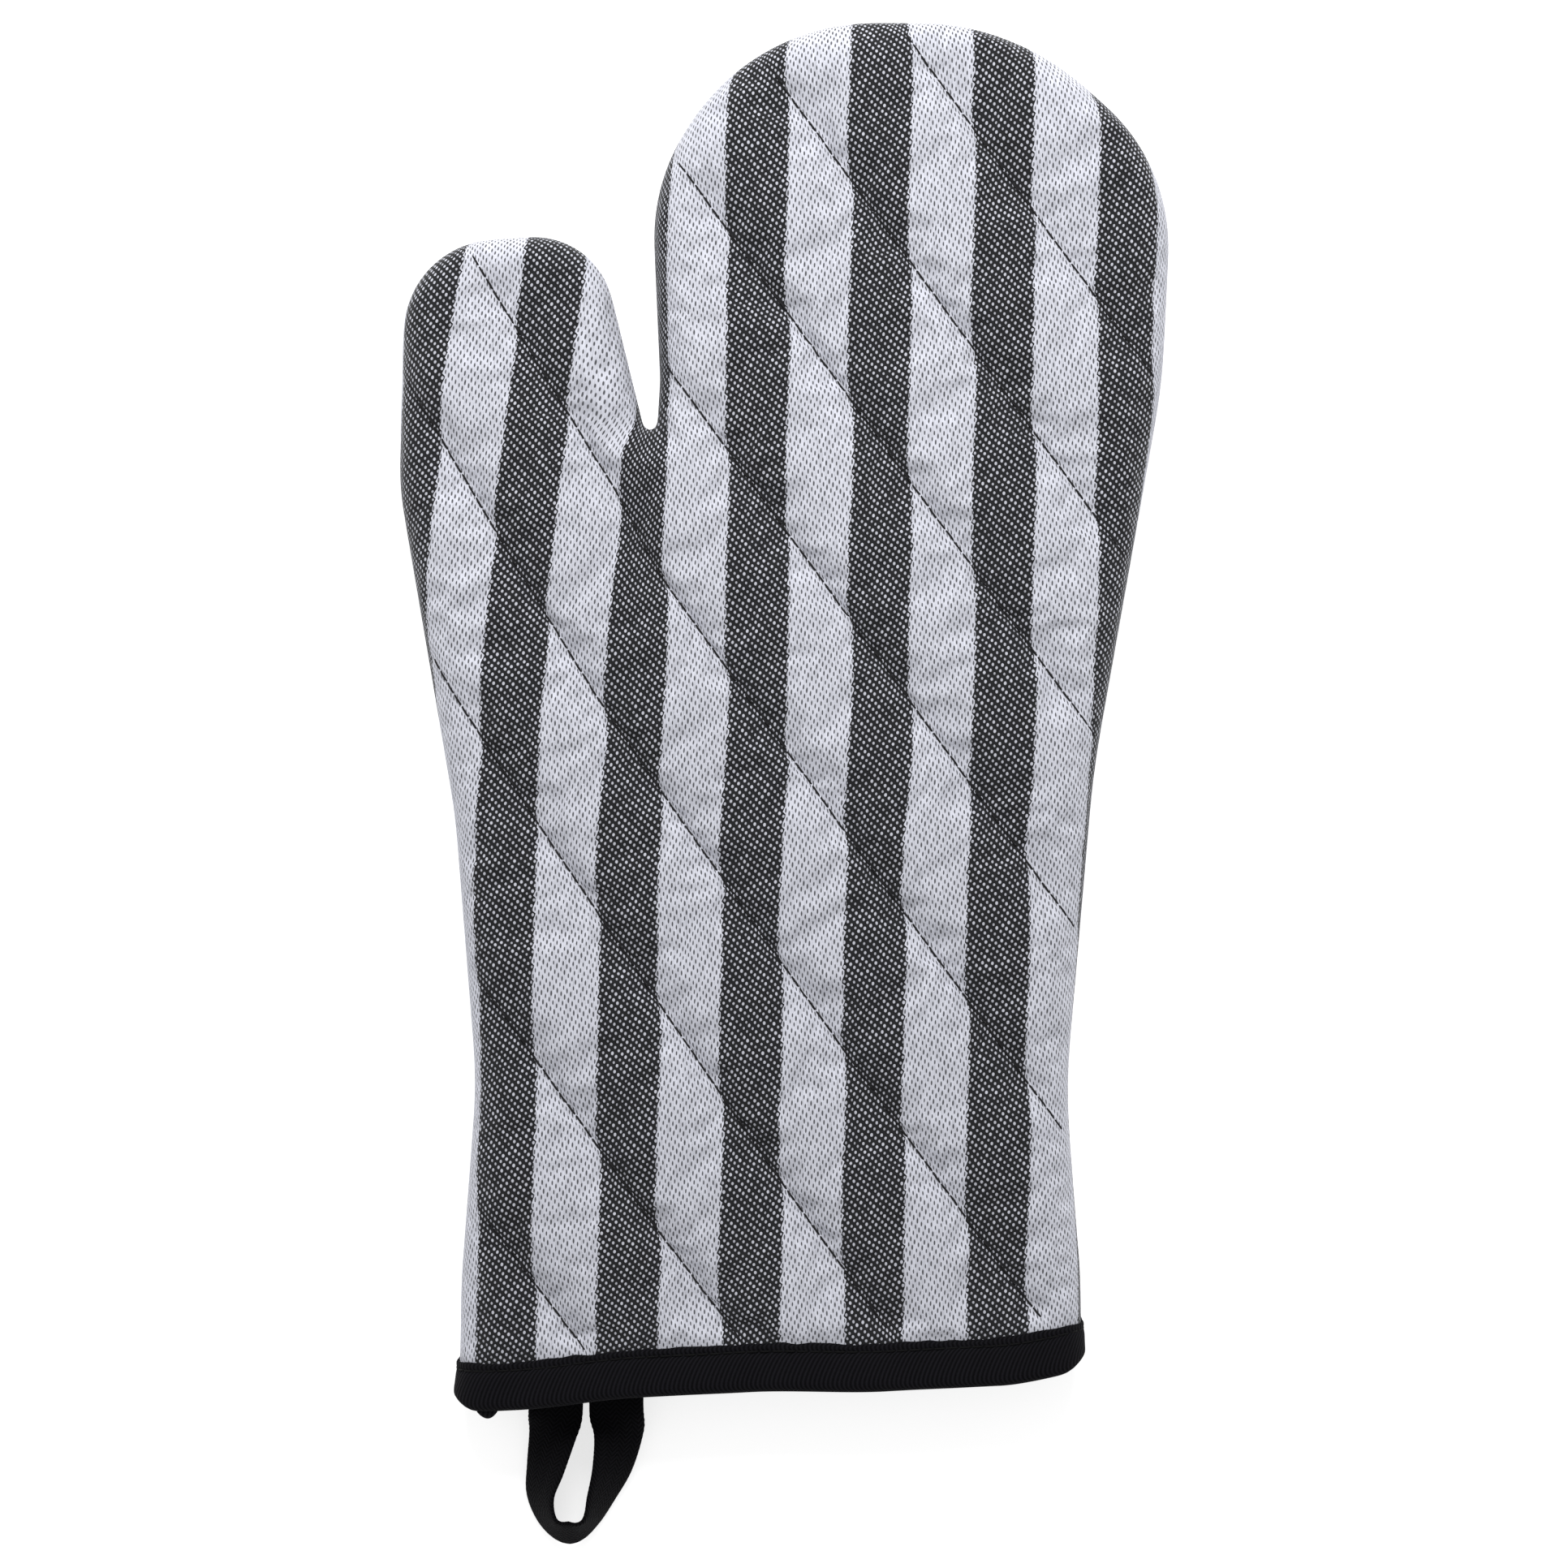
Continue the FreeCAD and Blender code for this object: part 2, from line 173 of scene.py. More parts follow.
SEAM = seam_line()
SEAM_NORMALS = side_normals(SEAM)
CROTCH = min((spot for spot in SEAM if abs(spot[0] + 31) < 4 and spot[1] > 60), key=lambda spot: spot[1])
SEAM_TREE = kdtree.KDTree(len(SEAM))
for number, (x, y) in enumerate(SEAM):
    SEAM_TREE.insert((x, y, 0), number)
SEAM_TREE.balance()


def from_seam(points):
    """How far inside the seam line each point is, negative outside, and the way out from it."""
    nearest = np.array([SEAM_TREE.find((x, y, 0))[1] for x, y in points])
    gap = np.full(len(points), np.inf)
    towards = np.zeros((len(points), 2))
    for before in (0, 1):
        index = np.clip(nearest - before, 0, len(SEAM) - 2)
        run = SEAM[index + 1] - SEAM[index]
        share = ((points - SEAM[index]) * run).sum(1) / (run * run).sum(1)
        reach = SEAM[index] + np.clip(share, 0, 1)[:, None] * run - points
        length = np.hypot(*reach.T)
        closer = length < gap
        gap[closer] = length[closer]
        towards[closer] = reach[closer]
    normal = SEAM_NORMALS[nearest]
    side = np.where((towards * normal).sum(1) >= 0, 1.0, -1.0)
    way_out = towards * (side / np.maximum(gap, 1e-9))[:, None]
    return gap * side, np.where(gap[:, None] > 0.3, way_out, normal)


def thumb_lean(points):
    """How far the thumb's cloth is carried sideways at each point."""
    x, y = points[:, 0], points[:, 1]
    return 9.1 * np.clip((y - 15) / 100, 0, None) ** 1.3 * smoothstep(25, 40, -x)


def row_place(points):
    """Signed distance across straight quilting, from the origin's row, and how far the real rows were
    sewn above that. They climb towards the thumb side, most of all halfway along the mitt."""
    x = points[:, 0] - thumb_lean(points)
    straight = points[:, 1] * math.cos(QUILT_TURN) - x * math.sin(QUILT_TURN)
    reach = np.clip(8 - x, 0, None)
    climb = 0.03 * reach + 0.0004 * reach ** 2
    return straight, climb * np.exp(-((straight + 45) / 32) ** 2)


def from_rows(points):
    """Signed distance across the quilting as it was sewn, from the origin's row."""
    straight, climb = row_place(points)
    return straight - climb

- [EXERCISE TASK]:
Restate the listing above word for word.

- [WRITTEN REPLY]:
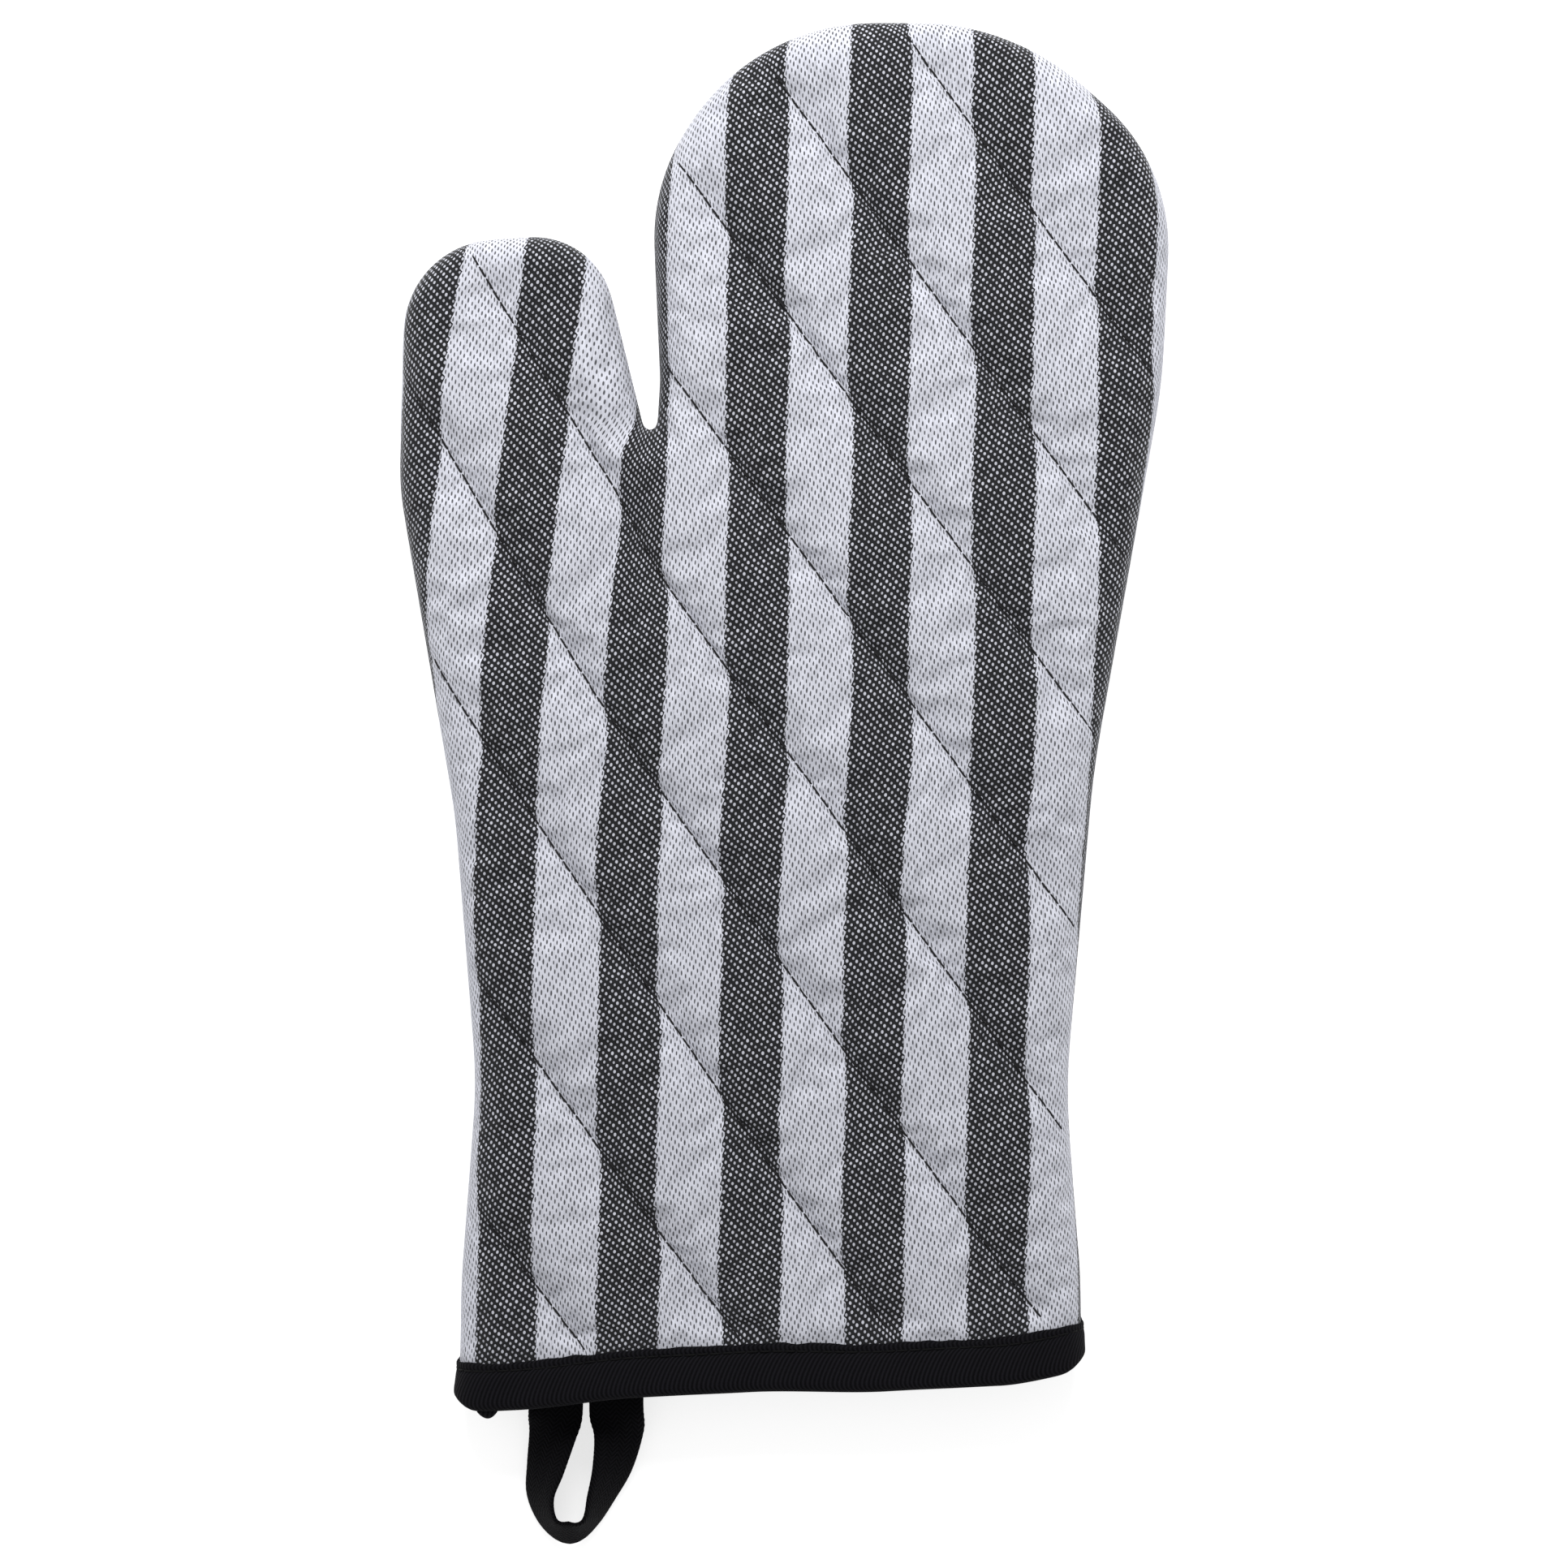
Continue the FreeCAD and Blender code for this object: part 2, from line 173 of scene.py. More parts follow.
SEAM = seam_line()
SEAM_NORMALS = side_normals(SEAM)
CROTCH = min((spot for spot in SEAM if abs(spot[0] + 31) < 4 and spot[1] > 60), key=lambda spot: spot[1])
SEAM_TREE = kdtree.KDTree(len(SEAM))
for number, (x, y) in enumerate(SEAM):
    SEAM_TREE.insert((x, y, 0), number)
SEAM_TREE.balance()


def from_seam(points):
    """How far inside the seam line each point is, negative outside, and the way out from it."""
    nearest = np.array([SEAM_TREE.find((x, y, 0))[1] for x, y in points])
    gap = np.full(len(points), np.inf)
    towards = np.zeros((len(points), 2))
    for before in (0, 1):
        index = np.clip(nearest - before, 0, len(SEAM) - 2)
        run = SEAM[index + 1] - SEAM[index]
        share = ((points - SEAM[index]) * run).sum(1) / (run * run).sum(1)
        reach = SEAM[index] + np.clip(share, 0, 1)[:, None] * run - points
        length = np.hypot(*reach.T)
        closer = length < gap
        gap[closer] = length[closer]
        towards[closer] = reach[closer]
    normal = SEAM_NORMALS[nearest]
    side = np.where((towards * normal).sum(1) >= 0, 1.0, -1.0)
    way_out = towards * (side / np.maximum(gap, 1e-9))[:, None]
    return gap * side, np.where(gap[:, None] > 0.3, way_out, normal)


def thumb_lean(points):
    """How far the thumb's cloth is carried sideways at each point."""
    x, y = points[:, 0], points[:, 1]
    return 9.1 * np.clip((y - 15) / 100, 0, None) ** 1.3 * smoothstep(25, 40, -x)


def row_place(points):
    """Signed distance across straight quilting, from the origin's row, and how far the real rows were
    sewn above that. They climb towards the thumb side, most of all halfway along the mitt."""
    x = points[:, 0] - thumb_lean(points)
    straight = points[:, 1] * math.cos(QUILT_TURN) - x * math.sin(QUILT_TURN)
    reach = np.clip(8 - x, 0, None)
    climb = 0.03 * reach + 0.0004 * reach ** 2
    return straight, climb * np.exp(-((straight + 45) / 32) ** 2)


def from_rows(points):
    """Signed distance across the quilting as it was sewn, from the origin's row."""
    straight, climb = row_place(points)
    return straight - climb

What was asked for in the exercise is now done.